**Do this:**
Return the lines from the line containing "band = Pos(band_x, 0, -ADHESIVE)" through the line containing "before = set(bpy.data.objects)" exactly. No other line should appear in the answer.

— BEGIN Material —

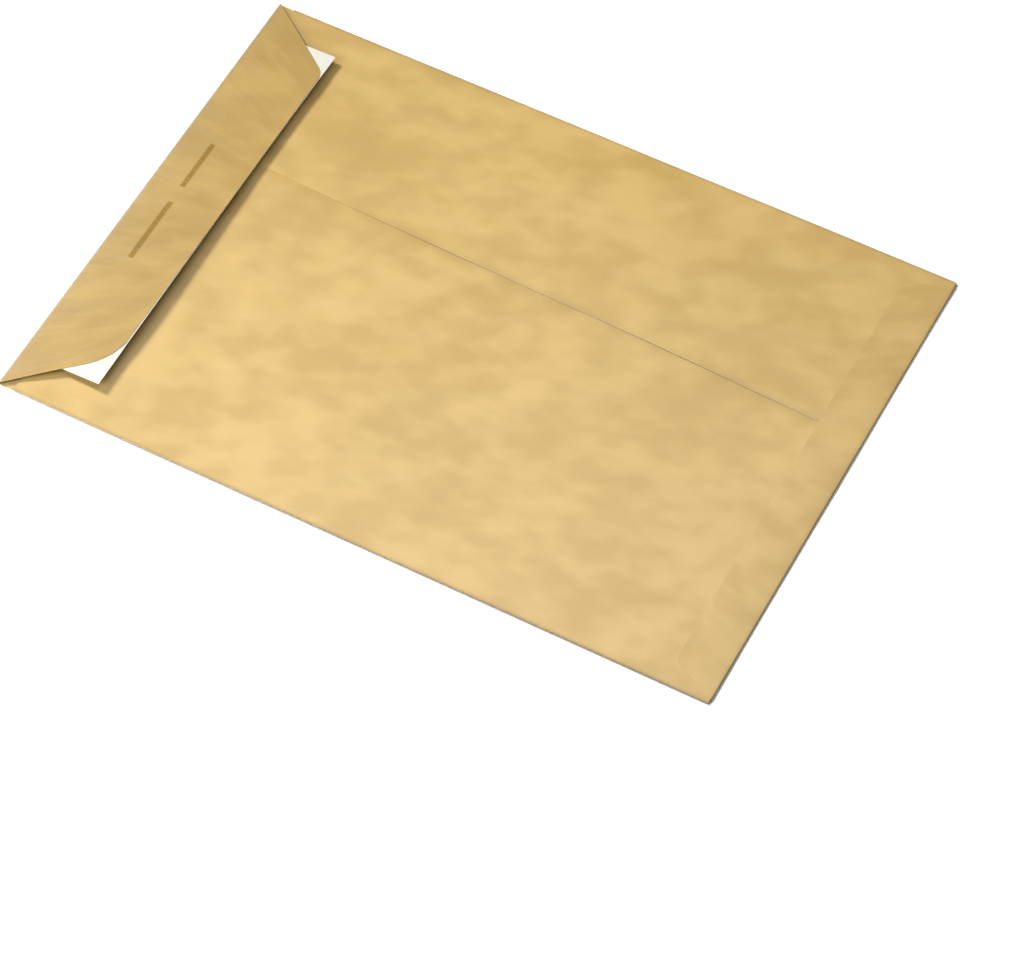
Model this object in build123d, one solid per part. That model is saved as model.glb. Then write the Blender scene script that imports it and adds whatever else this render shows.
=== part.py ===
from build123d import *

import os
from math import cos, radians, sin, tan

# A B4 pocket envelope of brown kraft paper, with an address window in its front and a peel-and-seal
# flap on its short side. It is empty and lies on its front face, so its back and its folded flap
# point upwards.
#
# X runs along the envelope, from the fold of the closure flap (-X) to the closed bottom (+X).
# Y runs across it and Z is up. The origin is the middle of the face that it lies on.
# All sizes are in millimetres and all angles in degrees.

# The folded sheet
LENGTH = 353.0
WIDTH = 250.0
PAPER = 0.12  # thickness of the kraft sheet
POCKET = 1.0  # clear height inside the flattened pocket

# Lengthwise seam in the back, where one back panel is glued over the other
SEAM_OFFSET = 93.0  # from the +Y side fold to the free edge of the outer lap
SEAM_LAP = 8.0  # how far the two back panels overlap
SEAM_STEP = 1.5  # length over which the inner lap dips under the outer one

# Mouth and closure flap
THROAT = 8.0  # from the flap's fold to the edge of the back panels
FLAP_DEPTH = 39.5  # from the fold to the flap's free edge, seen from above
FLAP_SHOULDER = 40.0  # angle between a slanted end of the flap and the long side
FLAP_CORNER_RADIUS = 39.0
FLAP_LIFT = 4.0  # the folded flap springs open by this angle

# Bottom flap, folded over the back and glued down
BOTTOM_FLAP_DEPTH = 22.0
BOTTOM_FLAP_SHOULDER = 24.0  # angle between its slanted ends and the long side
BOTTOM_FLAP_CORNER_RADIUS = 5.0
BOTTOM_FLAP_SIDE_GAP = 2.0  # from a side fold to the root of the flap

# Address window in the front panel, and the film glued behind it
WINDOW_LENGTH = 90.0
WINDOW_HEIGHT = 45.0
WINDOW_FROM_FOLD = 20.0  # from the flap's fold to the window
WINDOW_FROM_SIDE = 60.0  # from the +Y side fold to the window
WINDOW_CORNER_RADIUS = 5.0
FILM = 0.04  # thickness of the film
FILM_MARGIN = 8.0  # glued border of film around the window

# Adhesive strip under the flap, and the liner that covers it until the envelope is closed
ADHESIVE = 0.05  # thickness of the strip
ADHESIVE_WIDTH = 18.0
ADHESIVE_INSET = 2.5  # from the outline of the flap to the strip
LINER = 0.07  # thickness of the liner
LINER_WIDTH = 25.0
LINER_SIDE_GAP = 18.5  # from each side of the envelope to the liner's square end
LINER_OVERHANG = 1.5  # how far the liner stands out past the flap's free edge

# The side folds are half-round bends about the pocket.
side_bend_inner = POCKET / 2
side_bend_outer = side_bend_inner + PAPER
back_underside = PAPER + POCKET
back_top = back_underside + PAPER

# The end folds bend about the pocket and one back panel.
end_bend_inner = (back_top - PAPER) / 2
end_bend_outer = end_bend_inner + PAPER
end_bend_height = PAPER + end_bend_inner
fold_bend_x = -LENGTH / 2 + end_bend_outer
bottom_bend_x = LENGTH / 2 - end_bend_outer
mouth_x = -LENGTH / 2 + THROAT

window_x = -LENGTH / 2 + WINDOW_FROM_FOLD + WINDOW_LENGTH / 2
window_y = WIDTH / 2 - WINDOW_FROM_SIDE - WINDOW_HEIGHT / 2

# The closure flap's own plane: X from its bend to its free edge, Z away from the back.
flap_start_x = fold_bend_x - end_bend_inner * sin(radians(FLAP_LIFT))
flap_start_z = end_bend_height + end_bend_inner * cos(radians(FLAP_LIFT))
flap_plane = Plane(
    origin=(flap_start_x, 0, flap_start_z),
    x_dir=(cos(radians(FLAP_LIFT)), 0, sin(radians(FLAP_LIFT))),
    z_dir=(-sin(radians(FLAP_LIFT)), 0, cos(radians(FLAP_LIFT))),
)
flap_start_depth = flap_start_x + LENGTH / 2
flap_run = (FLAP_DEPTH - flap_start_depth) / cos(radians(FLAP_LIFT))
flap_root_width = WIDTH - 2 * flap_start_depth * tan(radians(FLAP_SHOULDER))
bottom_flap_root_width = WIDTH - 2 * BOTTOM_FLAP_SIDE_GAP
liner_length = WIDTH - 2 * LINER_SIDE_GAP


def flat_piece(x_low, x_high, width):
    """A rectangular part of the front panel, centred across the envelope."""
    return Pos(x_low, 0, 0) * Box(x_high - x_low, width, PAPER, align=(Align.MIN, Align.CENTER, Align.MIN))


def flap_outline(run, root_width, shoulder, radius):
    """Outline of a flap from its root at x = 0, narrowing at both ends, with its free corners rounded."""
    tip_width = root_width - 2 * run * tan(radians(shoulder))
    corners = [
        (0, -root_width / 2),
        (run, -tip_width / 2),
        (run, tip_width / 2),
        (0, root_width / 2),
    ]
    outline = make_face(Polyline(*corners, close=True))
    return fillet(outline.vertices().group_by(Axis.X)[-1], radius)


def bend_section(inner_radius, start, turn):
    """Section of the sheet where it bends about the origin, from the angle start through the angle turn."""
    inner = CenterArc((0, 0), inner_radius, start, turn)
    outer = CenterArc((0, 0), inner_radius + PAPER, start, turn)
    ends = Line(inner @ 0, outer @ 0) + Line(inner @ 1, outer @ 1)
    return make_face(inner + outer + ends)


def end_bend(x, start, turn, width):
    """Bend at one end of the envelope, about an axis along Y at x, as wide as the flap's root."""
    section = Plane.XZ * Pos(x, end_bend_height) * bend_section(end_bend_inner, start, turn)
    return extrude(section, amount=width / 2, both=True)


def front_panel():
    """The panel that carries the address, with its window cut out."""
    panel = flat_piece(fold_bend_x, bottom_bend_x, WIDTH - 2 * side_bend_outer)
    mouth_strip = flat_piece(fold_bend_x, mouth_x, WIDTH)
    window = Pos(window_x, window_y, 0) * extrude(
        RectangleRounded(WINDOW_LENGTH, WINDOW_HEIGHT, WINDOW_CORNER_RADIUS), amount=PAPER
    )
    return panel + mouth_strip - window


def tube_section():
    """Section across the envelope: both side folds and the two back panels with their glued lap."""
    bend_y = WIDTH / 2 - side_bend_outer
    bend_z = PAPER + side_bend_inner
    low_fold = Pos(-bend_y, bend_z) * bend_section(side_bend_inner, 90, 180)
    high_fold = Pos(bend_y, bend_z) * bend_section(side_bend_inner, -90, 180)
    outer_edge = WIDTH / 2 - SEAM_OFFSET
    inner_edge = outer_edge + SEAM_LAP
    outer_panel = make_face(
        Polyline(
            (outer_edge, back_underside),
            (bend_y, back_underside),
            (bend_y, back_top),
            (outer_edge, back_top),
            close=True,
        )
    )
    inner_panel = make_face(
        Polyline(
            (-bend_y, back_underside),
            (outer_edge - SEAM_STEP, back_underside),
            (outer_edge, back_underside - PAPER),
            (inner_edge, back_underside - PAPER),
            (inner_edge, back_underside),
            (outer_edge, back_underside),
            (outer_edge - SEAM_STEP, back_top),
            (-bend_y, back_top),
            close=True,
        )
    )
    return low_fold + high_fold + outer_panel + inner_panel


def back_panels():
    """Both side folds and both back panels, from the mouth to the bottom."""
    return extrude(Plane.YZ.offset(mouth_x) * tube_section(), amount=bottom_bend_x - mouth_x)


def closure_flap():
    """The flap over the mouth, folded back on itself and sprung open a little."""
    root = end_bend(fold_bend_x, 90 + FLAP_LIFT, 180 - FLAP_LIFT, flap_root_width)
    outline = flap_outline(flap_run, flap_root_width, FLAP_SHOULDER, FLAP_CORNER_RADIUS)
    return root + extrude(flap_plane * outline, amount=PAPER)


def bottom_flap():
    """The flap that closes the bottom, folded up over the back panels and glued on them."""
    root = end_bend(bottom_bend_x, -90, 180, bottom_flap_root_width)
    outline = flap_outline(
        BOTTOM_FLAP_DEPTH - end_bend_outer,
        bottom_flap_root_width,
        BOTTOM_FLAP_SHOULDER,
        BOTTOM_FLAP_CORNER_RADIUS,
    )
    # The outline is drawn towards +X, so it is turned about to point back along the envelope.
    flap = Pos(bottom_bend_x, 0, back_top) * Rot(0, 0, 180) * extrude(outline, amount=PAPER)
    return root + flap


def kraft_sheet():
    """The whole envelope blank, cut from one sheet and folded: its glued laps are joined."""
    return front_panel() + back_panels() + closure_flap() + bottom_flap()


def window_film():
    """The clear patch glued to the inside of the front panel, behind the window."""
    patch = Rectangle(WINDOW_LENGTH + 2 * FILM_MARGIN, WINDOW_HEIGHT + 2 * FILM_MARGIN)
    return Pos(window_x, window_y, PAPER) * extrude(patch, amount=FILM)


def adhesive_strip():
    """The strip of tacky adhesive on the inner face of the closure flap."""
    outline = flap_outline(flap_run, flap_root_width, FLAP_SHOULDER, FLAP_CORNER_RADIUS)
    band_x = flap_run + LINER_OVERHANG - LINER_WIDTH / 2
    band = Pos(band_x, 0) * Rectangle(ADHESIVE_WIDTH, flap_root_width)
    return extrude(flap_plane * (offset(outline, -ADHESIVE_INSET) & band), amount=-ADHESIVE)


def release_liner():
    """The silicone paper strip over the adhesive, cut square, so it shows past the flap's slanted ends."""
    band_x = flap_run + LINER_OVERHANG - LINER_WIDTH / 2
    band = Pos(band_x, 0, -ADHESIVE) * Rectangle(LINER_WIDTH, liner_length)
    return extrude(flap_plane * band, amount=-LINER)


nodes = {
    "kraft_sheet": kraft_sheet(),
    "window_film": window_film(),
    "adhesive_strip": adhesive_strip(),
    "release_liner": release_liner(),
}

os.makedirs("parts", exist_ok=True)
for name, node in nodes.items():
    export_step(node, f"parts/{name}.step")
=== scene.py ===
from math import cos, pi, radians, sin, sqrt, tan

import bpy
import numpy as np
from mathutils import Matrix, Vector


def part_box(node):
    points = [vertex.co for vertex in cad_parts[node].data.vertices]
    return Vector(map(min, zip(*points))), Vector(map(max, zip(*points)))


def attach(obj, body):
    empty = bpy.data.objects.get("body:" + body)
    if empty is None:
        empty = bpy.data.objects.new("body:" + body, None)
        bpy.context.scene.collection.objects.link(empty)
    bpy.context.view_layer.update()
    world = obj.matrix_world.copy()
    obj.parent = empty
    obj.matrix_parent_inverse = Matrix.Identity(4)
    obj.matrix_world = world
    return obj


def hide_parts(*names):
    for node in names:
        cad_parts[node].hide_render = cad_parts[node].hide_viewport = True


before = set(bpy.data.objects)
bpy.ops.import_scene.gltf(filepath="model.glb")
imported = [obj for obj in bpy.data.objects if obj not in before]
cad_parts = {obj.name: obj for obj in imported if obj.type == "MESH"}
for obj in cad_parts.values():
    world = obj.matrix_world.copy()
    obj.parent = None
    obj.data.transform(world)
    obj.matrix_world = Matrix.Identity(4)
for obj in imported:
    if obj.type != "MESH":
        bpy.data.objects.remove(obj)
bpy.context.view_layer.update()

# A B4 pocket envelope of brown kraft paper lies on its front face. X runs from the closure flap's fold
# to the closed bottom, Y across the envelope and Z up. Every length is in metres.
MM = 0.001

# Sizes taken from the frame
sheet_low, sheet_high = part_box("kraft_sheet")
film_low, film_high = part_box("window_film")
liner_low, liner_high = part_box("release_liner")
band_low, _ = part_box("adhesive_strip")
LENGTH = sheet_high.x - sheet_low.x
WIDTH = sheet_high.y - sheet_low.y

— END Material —

**Reply:**
    band = Pos(band_x, 0, -ADHESIVE) * Rectangle(LINER_WIDTH, liner_length)
    return extrude(flap_plane * band, amount=-LINER)


nodes = {
    "kraft_sheet": kraft_sheet(),
    "window_film": window_film(),
    "adhesive_strip": adhesive_strip(),
    "release_liner": release_liner(),
}

os.makedirs("parts", exist_ok=True)
for name, node in nodes.items():
    export_step(node, f"parts/{name}.step")
=== scene.py ===
from math import cos, pi, radians, sin, sqrt, tan

import bpy
import numpy as np
from mathutils import Matrix, Vector


def part_box(node):
    points = [vertex.co for vertex in cad_parts[node].data.vertices]
    return Vector(map(min, zip(*points))), Vector(map(max, zip(*points)))


def attach(obj, body):
    empty = bpy.data.objects.get("body:" + body)
    if empty is None:
        empty = bpy.data.objects.new("body:" + body, None)
        bpy.context.scene.collection.objects.link(empty)
    bpy.context.view_layer.update()
    world = obj.matrix_world.copy()
    obj.parent = empty
    obj.matrix_parent_inverse = Matrix.Identity(4)
    obj.matrix_world = world
    return obj


def hide_parts(*names):
    for node in names:
        cad_parts[node].hide_render = cad_parts[node].hide_viewport = True


before = set(bpy.data.objects)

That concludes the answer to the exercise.